++++ Data excerpt ++++

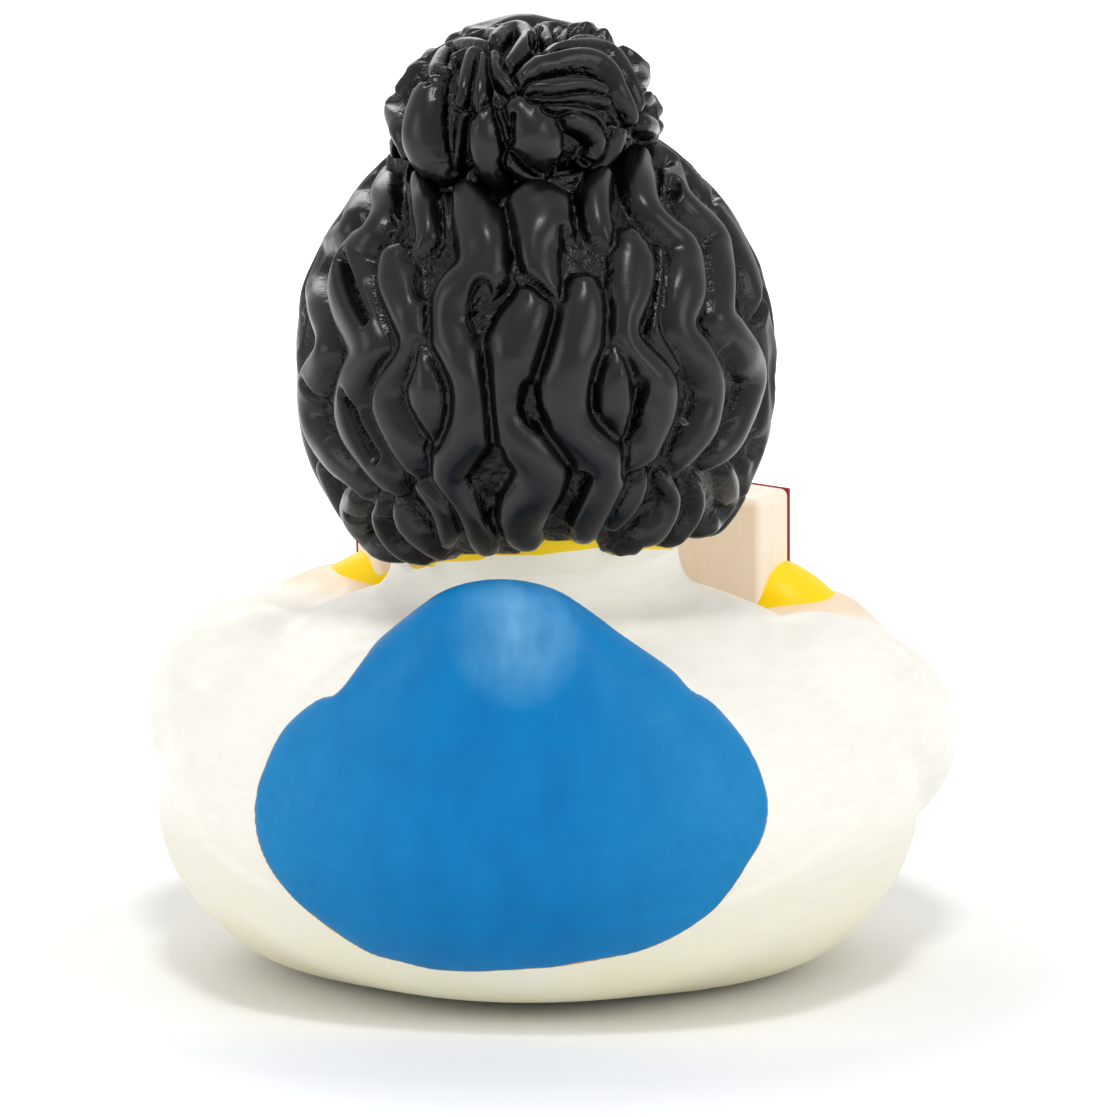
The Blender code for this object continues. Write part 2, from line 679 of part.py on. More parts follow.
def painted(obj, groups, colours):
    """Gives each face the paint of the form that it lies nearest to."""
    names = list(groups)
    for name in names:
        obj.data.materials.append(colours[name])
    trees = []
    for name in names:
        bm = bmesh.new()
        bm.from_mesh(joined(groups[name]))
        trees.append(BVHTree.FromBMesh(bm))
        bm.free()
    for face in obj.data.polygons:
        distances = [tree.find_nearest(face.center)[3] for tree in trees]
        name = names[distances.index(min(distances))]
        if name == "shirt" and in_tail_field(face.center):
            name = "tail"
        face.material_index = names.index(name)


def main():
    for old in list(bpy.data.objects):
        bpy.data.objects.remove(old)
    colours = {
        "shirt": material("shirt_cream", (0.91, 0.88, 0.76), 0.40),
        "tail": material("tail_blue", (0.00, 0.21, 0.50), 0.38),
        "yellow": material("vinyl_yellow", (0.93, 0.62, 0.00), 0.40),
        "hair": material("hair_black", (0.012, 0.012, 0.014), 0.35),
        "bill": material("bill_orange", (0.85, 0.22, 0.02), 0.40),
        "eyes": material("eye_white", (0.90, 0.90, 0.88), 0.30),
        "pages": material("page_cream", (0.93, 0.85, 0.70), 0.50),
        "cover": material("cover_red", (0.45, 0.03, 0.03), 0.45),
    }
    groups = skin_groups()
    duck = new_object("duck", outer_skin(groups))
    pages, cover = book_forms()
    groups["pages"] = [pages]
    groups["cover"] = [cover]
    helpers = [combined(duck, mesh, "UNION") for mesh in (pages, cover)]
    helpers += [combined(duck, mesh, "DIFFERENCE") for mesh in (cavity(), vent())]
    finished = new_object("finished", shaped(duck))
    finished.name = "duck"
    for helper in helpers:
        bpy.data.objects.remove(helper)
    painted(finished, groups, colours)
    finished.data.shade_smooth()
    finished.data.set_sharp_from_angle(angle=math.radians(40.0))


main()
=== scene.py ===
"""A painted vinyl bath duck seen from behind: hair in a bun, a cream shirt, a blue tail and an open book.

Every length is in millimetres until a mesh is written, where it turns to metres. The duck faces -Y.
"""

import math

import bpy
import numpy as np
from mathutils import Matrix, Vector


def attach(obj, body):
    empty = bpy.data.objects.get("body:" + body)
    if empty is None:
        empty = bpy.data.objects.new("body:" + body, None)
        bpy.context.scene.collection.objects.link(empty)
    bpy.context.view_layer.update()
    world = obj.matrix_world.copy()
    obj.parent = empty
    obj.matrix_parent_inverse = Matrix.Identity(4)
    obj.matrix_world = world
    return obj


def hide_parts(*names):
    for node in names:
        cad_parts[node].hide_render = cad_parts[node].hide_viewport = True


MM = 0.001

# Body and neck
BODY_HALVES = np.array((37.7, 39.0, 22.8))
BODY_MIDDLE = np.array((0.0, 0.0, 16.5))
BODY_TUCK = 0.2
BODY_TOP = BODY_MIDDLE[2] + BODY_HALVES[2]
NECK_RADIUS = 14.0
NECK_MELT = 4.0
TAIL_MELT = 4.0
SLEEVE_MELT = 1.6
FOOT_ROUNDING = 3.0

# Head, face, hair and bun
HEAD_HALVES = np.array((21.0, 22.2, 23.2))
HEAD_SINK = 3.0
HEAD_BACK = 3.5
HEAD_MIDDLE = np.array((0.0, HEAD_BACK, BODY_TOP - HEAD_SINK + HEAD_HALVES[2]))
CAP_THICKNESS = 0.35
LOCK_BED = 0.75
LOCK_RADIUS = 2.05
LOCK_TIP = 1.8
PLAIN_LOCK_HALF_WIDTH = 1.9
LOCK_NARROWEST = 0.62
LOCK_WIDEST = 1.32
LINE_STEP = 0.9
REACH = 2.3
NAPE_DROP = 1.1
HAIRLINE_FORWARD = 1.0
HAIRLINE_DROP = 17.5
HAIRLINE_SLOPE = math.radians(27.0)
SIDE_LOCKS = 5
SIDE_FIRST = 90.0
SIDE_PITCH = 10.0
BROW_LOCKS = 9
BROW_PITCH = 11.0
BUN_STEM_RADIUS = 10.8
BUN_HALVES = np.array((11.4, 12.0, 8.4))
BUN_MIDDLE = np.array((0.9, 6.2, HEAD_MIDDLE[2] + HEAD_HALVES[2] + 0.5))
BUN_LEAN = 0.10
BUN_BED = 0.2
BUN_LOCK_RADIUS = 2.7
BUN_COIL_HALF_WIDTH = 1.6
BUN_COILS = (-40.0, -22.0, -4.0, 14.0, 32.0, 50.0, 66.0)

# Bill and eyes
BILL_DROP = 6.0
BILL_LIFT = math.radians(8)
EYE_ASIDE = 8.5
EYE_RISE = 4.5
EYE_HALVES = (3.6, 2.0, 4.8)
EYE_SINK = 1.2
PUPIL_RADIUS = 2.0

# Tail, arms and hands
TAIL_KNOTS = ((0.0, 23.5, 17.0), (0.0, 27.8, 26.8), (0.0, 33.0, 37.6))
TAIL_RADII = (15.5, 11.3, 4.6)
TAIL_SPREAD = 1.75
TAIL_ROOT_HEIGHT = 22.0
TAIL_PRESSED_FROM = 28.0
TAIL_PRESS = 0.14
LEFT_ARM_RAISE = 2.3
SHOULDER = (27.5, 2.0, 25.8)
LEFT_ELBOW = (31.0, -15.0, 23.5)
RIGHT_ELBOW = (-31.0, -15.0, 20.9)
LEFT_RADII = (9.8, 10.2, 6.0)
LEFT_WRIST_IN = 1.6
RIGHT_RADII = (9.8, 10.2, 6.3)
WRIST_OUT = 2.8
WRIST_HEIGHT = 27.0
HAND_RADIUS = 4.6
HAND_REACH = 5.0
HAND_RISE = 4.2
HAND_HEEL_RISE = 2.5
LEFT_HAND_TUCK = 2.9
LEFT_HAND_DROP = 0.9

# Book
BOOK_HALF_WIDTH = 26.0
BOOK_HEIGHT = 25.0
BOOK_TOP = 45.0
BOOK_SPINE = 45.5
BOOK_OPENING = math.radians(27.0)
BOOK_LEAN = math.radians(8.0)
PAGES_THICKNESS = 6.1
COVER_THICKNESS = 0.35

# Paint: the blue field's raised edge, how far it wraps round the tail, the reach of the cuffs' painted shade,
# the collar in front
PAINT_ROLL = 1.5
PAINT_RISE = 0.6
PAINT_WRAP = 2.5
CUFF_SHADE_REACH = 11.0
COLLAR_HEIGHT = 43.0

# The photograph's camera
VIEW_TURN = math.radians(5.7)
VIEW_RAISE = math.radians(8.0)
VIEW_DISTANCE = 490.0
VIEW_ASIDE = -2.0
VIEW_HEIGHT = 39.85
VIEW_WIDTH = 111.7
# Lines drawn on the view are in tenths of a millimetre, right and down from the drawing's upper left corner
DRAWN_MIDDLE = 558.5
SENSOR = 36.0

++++

#### What the task requires
Give again, word for word, every line of the listing above from the one with "in (pages, cover)]" to the one with "FOOT_ROUNDING = 3.0", both inclusive, and nothing beyond them.

#### Solution to the problem
    helpers = [combined(duck, mesh, "UNION") for mesh in (pages, cover)]
    helpers += [combined(duck, mesh, "DIFFERENCE") for mesh in (cavity(), vent())]
    finished = new_object("finished", shaped(duck))
    finished.name = "duck"
    for helper in helpers:
        bpy.data.objects.remove(helper)
    painted(finished, groups, colours)
    finished.data.shade_smooth()
    finished.data.set_sharp_from_angle(angle=math.radians(40.0))


main()
=== scene.py ===
"""A painted vinyl bath duck seen from behind: hair in a bun, a cream shirt, a blue tail and an open book.

Every length is in millimetres until a mesh is written, where it turns to metres. The duck faces -Y.
"""

import math

import bpy
import numpy as np
from mathutils import Matrix, Vector


def attach(obj, body):
    empty = bpy.data.objects.get("body:" + body)
    if empty is None:
        empty = bpy.data.objects.new("body:" + body, None)
        bpy.context.scene.collection.objects.link(empty)
    bpy.context.view_layer.update()
    world = obj.matrix_world.copy()
    obj.parent = empty
    obj.matrix_parent_inverse = Matrix.Identity(4)
    obj.matrix_world = world
    return obj


def hide_parts(*names):
    for node in names:
        cad_parts[node].hide_render = cad_parts[node].hide_viewport = True


MM = 0.001

# Body and neck
BODY_HALVES = np.array((37.7, 39.0, 22.8))
BODY_MIDDLE = np.array((0.0, 0.0, 16.5))
BODY_TUCK = 0.2
BODY_TOP = BODY_MIDDLE[2] + BODY_HALVES[2]
NECK_RADIUS = 14.0
NECK_MELT = 4.0
TAIL_MELT = 4.0
SLEEVE_MELT = 1.6
FOOT_ROUNDING = 3.0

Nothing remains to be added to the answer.